→ **Exercise prompt**
Reproduce the section of the listing that begins at the line containing "attach(piece, body)" and finishes at the line containing "rim_spots = [around(a)". Include both end lines and nothing beyond them.

→ **Supplied material**
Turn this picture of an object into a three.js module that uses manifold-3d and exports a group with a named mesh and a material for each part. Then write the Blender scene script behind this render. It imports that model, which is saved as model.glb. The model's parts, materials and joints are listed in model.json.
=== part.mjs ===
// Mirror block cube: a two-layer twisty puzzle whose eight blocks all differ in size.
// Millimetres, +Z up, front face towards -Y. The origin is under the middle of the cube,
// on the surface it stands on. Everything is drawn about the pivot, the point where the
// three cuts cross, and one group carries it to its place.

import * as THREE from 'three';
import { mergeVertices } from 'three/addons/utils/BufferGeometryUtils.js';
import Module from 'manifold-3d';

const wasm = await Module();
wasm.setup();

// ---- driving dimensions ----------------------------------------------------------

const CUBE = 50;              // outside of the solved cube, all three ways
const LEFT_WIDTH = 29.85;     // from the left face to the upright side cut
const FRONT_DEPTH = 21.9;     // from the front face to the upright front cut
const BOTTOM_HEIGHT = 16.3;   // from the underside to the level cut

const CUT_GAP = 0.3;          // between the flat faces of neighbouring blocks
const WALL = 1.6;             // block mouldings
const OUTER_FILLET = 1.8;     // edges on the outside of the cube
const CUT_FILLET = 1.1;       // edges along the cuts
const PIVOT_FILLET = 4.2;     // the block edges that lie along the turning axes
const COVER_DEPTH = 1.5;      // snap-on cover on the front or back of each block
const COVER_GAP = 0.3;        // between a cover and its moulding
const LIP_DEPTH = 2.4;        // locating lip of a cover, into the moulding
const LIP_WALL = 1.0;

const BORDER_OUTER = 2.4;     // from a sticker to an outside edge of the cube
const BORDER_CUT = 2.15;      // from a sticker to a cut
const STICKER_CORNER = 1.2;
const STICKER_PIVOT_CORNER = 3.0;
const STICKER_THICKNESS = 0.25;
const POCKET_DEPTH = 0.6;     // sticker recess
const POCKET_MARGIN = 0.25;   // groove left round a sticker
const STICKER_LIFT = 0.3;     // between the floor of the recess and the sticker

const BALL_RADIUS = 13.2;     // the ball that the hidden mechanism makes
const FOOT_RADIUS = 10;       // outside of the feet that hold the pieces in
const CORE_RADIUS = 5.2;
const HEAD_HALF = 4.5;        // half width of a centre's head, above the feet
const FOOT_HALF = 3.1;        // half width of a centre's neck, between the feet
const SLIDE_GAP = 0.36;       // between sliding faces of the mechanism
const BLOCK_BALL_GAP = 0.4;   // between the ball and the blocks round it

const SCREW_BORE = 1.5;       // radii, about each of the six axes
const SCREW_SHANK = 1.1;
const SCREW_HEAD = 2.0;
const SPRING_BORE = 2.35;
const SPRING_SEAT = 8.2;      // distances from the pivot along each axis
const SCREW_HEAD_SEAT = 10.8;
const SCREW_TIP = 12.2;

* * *

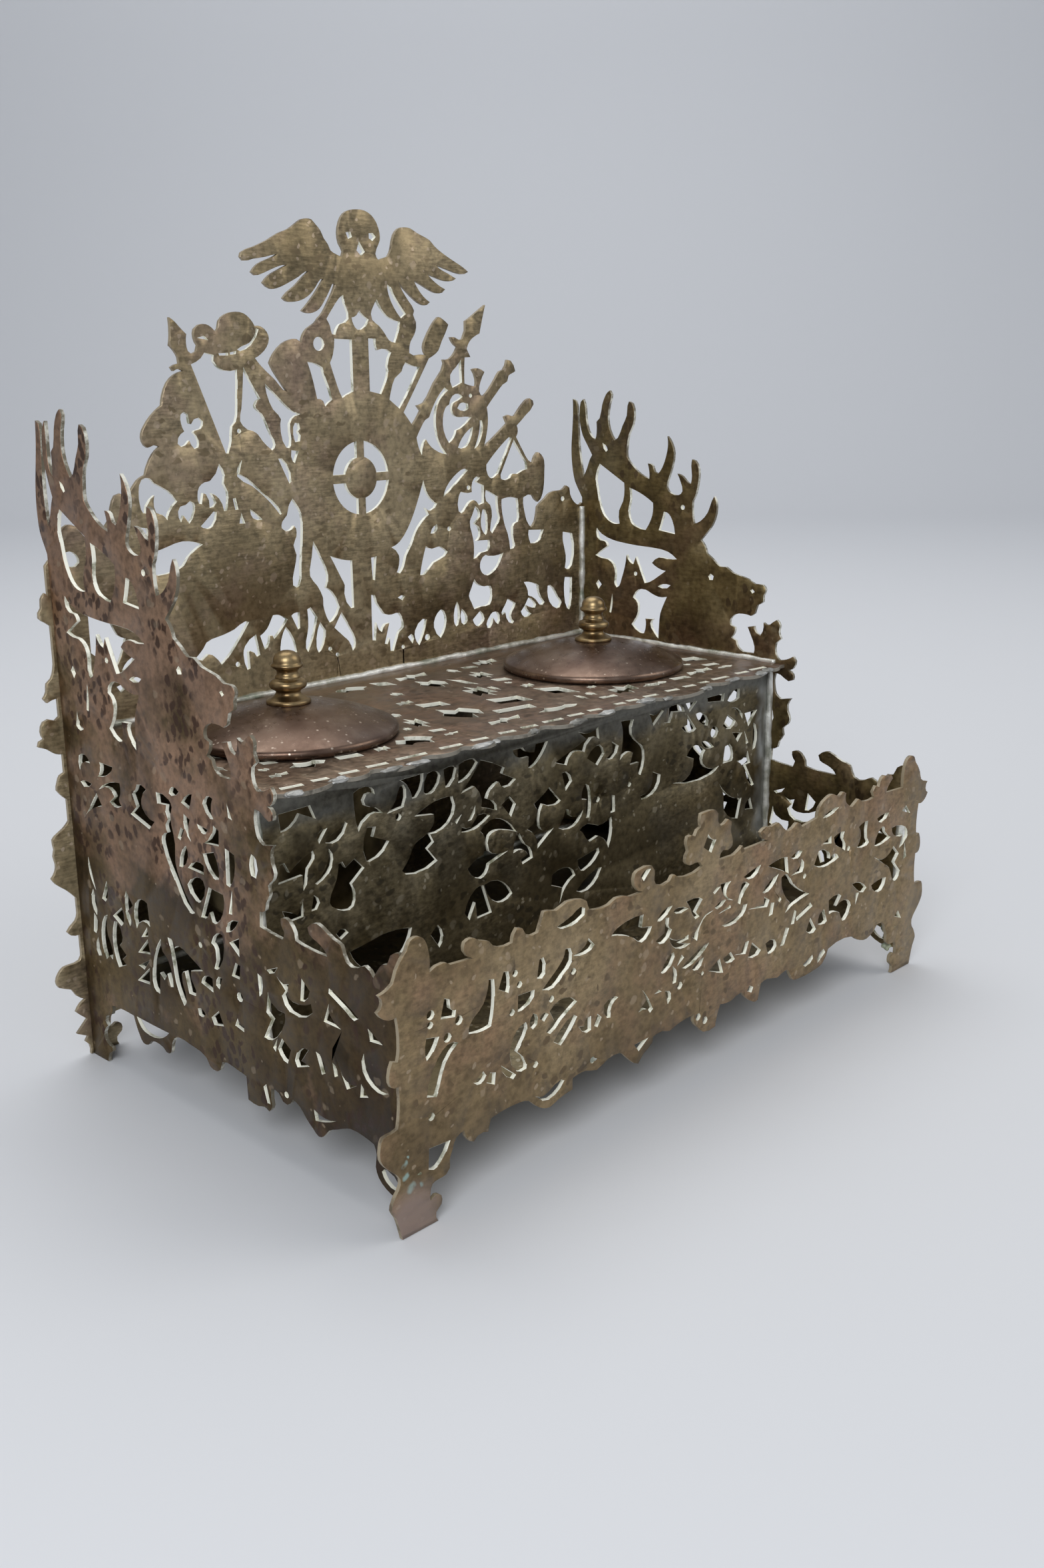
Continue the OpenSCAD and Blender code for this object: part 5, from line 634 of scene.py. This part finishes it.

---

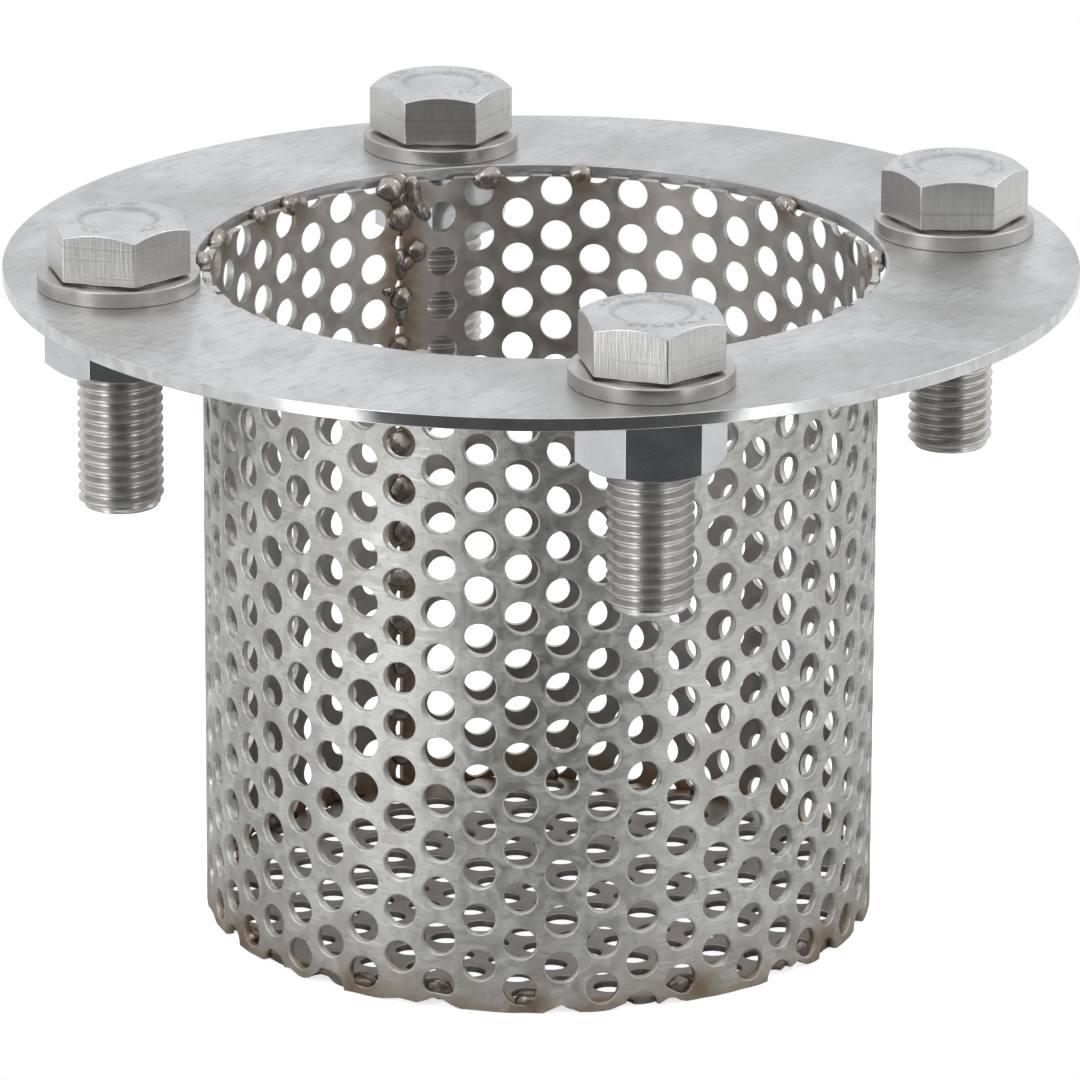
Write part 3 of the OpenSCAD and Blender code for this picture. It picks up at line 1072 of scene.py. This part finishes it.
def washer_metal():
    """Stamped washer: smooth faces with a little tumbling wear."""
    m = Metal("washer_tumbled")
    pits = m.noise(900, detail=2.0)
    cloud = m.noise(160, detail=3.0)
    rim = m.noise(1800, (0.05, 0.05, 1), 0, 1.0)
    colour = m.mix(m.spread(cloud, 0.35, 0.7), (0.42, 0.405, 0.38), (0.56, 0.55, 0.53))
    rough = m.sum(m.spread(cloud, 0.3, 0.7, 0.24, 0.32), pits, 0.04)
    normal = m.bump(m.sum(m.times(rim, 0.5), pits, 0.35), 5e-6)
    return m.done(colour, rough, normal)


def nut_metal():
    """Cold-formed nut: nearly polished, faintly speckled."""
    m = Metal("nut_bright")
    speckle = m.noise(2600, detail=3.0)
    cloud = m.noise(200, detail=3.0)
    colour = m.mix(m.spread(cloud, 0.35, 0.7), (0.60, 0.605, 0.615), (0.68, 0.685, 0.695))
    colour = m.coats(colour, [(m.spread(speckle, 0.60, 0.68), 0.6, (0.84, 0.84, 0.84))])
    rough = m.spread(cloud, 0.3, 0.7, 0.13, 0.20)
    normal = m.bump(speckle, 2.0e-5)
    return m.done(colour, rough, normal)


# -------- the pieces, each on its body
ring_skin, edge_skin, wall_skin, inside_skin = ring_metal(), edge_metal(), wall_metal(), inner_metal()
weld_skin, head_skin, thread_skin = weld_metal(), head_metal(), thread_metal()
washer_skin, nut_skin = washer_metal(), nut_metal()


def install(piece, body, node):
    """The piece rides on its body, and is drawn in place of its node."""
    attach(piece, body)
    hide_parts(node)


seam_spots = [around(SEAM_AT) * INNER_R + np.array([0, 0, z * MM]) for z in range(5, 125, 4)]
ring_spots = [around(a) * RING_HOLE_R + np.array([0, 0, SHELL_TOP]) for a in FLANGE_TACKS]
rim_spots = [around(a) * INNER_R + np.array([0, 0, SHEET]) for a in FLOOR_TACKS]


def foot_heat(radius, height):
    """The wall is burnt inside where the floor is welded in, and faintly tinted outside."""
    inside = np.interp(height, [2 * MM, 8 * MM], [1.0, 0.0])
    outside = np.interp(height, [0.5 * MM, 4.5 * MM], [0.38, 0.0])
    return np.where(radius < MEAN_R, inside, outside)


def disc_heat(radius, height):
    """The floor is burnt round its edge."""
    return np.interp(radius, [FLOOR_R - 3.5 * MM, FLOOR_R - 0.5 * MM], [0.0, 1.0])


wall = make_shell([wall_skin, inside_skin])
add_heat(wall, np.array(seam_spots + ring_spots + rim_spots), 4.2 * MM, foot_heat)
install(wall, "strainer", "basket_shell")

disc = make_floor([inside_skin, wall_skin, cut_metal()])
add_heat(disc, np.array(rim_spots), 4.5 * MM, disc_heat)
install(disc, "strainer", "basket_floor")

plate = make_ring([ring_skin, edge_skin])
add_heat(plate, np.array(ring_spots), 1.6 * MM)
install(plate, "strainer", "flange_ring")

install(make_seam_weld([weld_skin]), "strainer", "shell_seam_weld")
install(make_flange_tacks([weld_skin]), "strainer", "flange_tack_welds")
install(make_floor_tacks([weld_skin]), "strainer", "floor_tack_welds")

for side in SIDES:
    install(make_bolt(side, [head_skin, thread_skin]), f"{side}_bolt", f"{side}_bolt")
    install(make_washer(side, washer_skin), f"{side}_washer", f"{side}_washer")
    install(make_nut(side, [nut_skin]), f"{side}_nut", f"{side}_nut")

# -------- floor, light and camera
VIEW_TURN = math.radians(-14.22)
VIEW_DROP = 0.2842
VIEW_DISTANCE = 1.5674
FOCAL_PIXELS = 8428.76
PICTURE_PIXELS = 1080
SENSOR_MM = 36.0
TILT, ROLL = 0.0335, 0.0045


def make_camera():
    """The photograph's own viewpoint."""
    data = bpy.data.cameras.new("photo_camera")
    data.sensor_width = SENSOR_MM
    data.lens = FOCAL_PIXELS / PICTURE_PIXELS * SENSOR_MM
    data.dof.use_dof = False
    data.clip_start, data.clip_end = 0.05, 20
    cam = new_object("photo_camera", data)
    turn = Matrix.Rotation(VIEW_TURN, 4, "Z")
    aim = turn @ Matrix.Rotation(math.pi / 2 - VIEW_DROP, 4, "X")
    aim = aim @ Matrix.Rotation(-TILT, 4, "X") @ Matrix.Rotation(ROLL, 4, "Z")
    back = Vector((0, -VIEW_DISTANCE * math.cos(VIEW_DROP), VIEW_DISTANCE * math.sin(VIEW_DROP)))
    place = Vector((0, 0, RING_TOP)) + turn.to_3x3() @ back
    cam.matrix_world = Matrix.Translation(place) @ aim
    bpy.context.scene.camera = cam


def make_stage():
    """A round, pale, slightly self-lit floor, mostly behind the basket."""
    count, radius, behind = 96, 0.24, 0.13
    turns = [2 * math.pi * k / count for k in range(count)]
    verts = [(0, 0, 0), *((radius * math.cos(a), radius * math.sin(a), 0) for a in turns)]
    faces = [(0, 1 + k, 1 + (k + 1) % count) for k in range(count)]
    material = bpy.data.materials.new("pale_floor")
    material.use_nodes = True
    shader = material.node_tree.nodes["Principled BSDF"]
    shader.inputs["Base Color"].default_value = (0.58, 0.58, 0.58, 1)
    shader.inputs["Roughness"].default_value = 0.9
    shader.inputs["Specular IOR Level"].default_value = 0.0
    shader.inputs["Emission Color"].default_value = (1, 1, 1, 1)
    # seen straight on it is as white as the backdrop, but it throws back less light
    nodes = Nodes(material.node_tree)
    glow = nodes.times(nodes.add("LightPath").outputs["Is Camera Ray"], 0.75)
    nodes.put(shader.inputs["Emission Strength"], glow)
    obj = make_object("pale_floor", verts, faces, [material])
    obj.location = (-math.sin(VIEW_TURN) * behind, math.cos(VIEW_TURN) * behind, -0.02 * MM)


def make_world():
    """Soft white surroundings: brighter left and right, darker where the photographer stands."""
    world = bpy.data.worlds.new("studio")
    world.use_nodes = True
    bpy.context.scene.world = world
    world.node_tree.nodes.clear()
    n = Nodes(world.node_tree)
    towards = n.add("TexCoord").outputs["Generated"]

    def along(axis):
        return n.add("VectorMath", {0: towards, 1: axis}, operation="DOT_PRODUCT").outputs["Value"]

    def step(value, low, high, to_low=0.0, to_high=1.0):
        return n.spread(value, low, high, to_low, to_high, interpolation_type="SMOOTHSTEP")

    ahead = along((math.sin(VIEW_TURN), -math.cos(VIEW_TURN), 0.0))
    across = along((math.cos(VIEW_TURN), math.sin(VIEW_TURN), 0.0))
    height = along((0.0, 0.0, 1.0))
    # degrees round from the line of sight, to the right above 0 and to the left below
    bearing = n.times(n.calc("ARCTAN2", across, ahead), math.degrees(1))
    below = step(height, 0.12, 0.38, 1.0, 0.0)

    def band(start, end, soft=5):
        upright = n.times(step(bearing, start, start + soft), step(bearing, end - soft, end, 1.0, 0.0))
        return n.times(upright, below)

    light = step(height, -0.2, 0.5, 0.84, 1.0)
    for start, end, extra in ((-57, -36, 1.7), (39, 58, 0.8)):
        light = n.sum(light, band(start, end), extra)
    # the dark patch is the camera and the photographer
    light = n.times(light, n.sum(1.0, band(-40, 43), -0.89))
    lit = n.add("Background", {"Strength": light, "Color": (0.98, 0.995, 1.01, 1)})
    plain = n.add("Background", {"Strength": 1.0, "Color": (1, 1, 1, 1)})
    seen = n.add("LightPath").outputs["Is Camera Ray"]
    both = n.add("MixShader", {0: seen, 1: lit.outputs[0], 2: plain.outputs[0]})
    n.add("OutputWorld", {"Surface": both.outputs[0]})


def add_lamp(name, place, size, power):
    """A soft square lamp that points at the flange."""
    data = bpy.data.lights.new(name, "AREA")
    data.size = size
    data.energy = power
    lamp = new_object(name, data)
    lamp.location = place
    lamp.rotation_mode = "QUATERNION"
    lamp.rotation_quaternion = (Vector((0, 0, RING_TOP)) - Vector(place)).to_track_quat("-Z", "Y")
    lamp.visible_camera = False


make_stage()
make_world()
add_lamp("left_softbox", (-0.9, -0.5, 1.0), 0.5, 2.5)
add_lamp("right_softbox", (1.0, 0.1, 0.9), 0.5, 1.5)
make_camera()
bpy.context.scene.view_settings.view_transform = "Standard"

→ **Solution for this task**
    attach(piece, body)
    hide_parts(node)


seam_spots = [around(SEAM_AT) * INNER_R + np.array([0, 0, z * MM]) for z in range(5, 125, 4)]
ring_spots = [around(a) * RING_HOLE_R + np.array([0, 0, SHELL_TOP]) for a in FLANGE_TACKS]
rim_spots = [around(a) * INNER_R + np.array([0, 0, SHEET]) for a in FLOOR_TACKS]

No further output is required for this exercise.